— START Provided data —
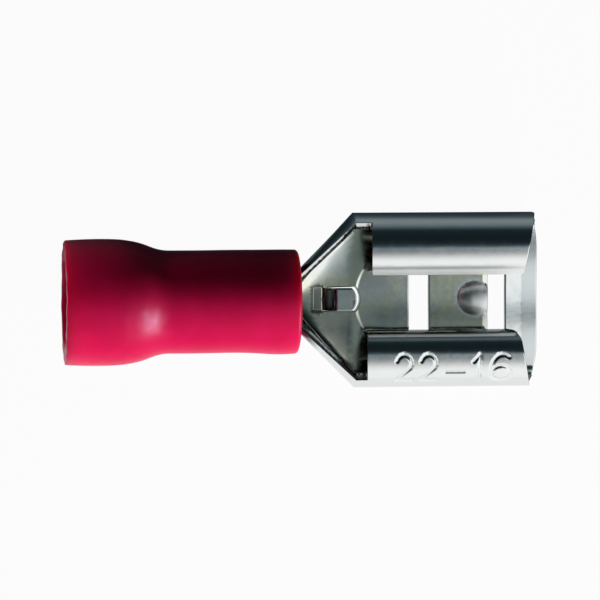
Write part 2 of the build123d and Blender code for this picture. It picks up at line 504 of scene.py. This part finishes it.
def wing_front(side, y):
    """Front of a wing, at its curl's centre height: raked back from the wall, with a rounded corner."""
    rake = math.radians(wing_rake)
    front = wing_end + side * wing_stagger / 2
    corner_y = wing_corner_y[side] + wing_corner_r
    corner_x = front - math.tan(rake) * (half_width - corner_y) - wing_corner_r / math.cos(rake)
    if y > corner_y - wing_corner_r * math.sin(rake):
        return front - math.tan(rake) * (half_width - y)
    across = min(corner_y - y, wing_corner_r)
    return corner_x + math.sqrt(wing_corner_r**2 - across**2)


def lean_at(z):
    return math.tan(math.radians(wing_lean)) * (z - lean_z)


def front_at(side, y, z):
    """Where the strip ends at the front, at a place y out from the middle and z up."""
    front = front_x
    corner_start = half_width - front_corner_width
    if y > corner_start:
        drop = front_x - wing_end - side * wing_stagger / 2
        radius = (drop**2 + front_corner_width**2) / (2 * drop)
        front += math.sqrt(radius**2 - (y - corner_start) ** 2) - radius
    if z > corner_r:
        front = min(front, wing_front(side, y) - lean_at(z))
    return front


def cover_start(side, z):
    """Where a wing's cover begins at the rear."""
    return wing_start + side * wing_stagger / 2 - lean_at(z)


def thinning(x, heading):
    """What the sheet lacks on its inner side: grip grooves in the barrel, and the lead-in at the front."""
    if x < barrel_end:
        from_middle = x - (barrel_start + barrel_end) / 2
        groove = math.cos(2 * math.pi * from_middle / serration_pitch)
        grooved = groove > math.cos(math.pi * serration_width / serration_pitch)
        among_three = abs(from_middle) < 1.5 * serration_pitch
        eased_entry = max(0, entry_chamfer - (x - barrel_start))
        return max(serration_depth * (grooved and among_three), eased_entry)
    bend = front_x - lead_in_length
    bar = front_bar_drop * share_between(x, front_slot[1], bend)
    lead_in = lead_in_depth * share_between(x, bend, front_x)
    return (bar + lead_in) * share_between(heading, math.radians(lead_in_turn), 0)


# Side strips of the mesh: rows run up the section and columns along the part. The rows of the covers are
# finest where the numbers are.

floor_row = 8
FLANGE_ROWS = (floor_row, 10, 6, 12)
COVER_ROWS = {FAR: (16, 28), NEAR: (38, 32)}
flange_row = sum(FLANGE_ROWS)


def make_rows(side):
    """Rows as (stretch, share) up the section."""
    rows = [(0, 0.0)]
    for stretch, count in enumerate(FLANGE_ROWS + COVER_ROWS[side]):
        rows += [(stretch, share) for share in steps(count)[1:]]
    return rows


ROWS = {side: make_rows(side) for side in (FAR, NEAR)}
ZONES = {"barrel": 40, "opening": 6, "neck": 44, "ledge": 6, "cover": 192}
COLUMNS = [("barrel", 0.0)] + [(zone, share) for zone, count in ZONES.items() for share in steps(count)[1:]]
neck_column = ZONES["barrel"] + ZONES["opening"]
flange_column = neck_column + ZONES["neck"]
cover_column = flange_column + ZONES["ledge"]
front_column = len(COLUMNS) - 1


def column_place(side, column, row, y, z, inset):
    """Place along the part of a column, where the section is at (y, z)."""
    zone, share = COLUMNS[column]
    if zone == "barrel":
        return mix(barrel_start, barrel_end, share) + (inset if column == 0 else 0)
    if zone == "opening":
        return mix(barrel_end, neck_start, share)
    if zone == "neck":
        return mix(neck_start, flange_start, share)
    flange_top = curl_centre_z + curl_wall_r[side] * math.sin(math.radians(flange_turn))
    rear = cover_start(side, z if row >= flange_row else flange_top)
    if row >= flange_row and column == cover_column:
        rear += inset
    if zone == "ledge":
        return mix(flange_start, rear, share)
    return mix(rear, front_at(side, abs(y), z) - inset, share)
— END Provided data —
**Exercise aim**
Can you give every line above again, exactly as written?

**The output**
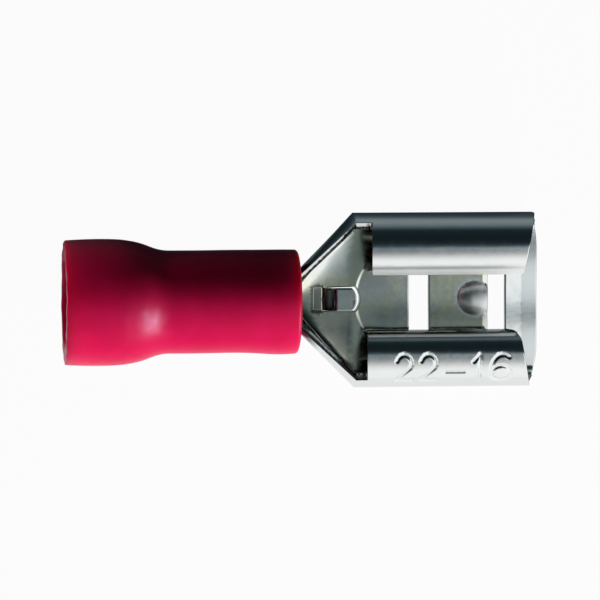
Write part 2 of the build123d and Blender code for this picture. It picks up at line 504 of scene.py. This part finishes it.
def wing_front(side, y):
    """Front of a wing, at its curl's centre height: raked back from the wall, with a rounded corner."""
    rake = math.radians(wing_rake)
    front = wing_end + side * wing_stagger / 2
    corner_y = wing_corner_y[side] + wing_corner_r
    corner_x = front - math.tan(rake) * (half_width - corner_y) - wing_corner_r / math.cos(rake)
    if y > corner_y - wing_corner_r * math.sin(rake):
        return front - math.tan(rake) * (half_width - y)
    across = min(corner_y - y, wing_corner_r)
    return corner_x + math.sqrt(wing_corner_r**2 - across**2)


def lean_at(z):
    return math.tan(math.radians(wing_lean)) * (z - lean_z)


def front_at(side, y, z):
    """Where the strip ends at the front, at a place y out from the middle and z up."""
    front = front_x
    corner_start = half_width - front_corner_width
    if y > corner_start:
        drop = front_x - wing_end - side * wing_stagger / 2
        radius = (drop**2 + front_corner_width**2) / (2 * drop)
        front += math.sqrt(radius**2 - (y - corner_start) ** 2) - radius
    if z > corner_r:
        front = min(front, wing_front(side, y) - lean_at(z))
    return front


def cover_start(side, z):
    """Where a wing's cover begins at the rear."""
    return wing_start + side * wing_stagger / 2 - lean_at(z)


def thinning(x, heading):
    """What the sheet lacks on its inner side: grip grooves in the barrel, and the lead-in at the front."""
    if x < barrel_end:
        from_middle = x - (barrel_start + barrel_end) / 2
        groove = math.cos(2 * math.pi * from_middle / serration_pitch)
        grooved = groove > math.cos(math.pi * serration_width / serration_pitch)
        among_three = abs(from_middle) < 1.5 * serration_pitch
        eased_entry = max(0, entry_chamfer - (x - barrel_start))
        return max(serration_depth * (grooved and among_three), eased_entry)
    bend = front_x - lead_in_length
    bar = front_bar_drop * share_between(x, front_slot[1], bend)
    lead_in = lead_in_depth * share_between(x, bend, front_x)
    return (bar + lead_in) * share_between(heading, math.radians(lead_in_turn), 0)


# Side strips of the mesh: rows run up the section and columns along the part. The rows of the covers are
# finest where the numbers are.

floor_row = 8
FLANGE_ROWS = (floor_row, 10, 6, 12)
COVER_ROWS = {FAR: (16, 28), NEAR: (38, 32)}
flange_row = sum(FLANGE_ROWS)


def make_rows(side):
    """Rows as (stretch, share) up the section."""
    rows = [(0, 0.0)]
    for stretch, count in enumerate(FLANGE_ROWS + COVER_ROWS[side]):
        rows += [(stretch, share) for share in steps(count)[1:]]
    return rows


ROWS = {side: make_rows(side) for side in (FAR, NEAR)}
ZONES = {"barrel": 40, "opening": 6, "neck": 44, "ledge": 6, "cover": 192}
COLUMNS = [("barrel", 0.0)] + [(zone, share) for zone, count in ZONES.items() for share in steps(count)[1:]]
neck_column = ZONES["barrel"] + ZONES["opening"]
flange_column = neck_column + ZONES["neck"]
cover_column = flange_column + ZONES["ledge"]
front_column = len(COLUMNS) - 1


def column_place(side, column, row, y, z, inset):
    """Place along the part of a column, where the section is at (y, z)."""
    zone, share = COLUMNS[column]
    if zone == "barrel":
        return mix(barrel_start, barrel_end, share) + (inset if column == 0 else 0)
    if zone == "opening":
        return mix(barrel_end, neck_start, share)
    if zone == "neck":
        return mix(neck_start, flange_start, share)
    flange_top = curl_centre_z + curl_wall_r[side] * math.sin(math.radians(flange_turn))
    rear = cover_start(side, z if row >= flange_row else flange_top)
    if row >= flange_row and column == cover_column:
        rear += inset
    if zone == "ledge":
        return mix(flange_start, rear, share)
    return mix(rear, front_at(side, abs(y), z) - inset, share)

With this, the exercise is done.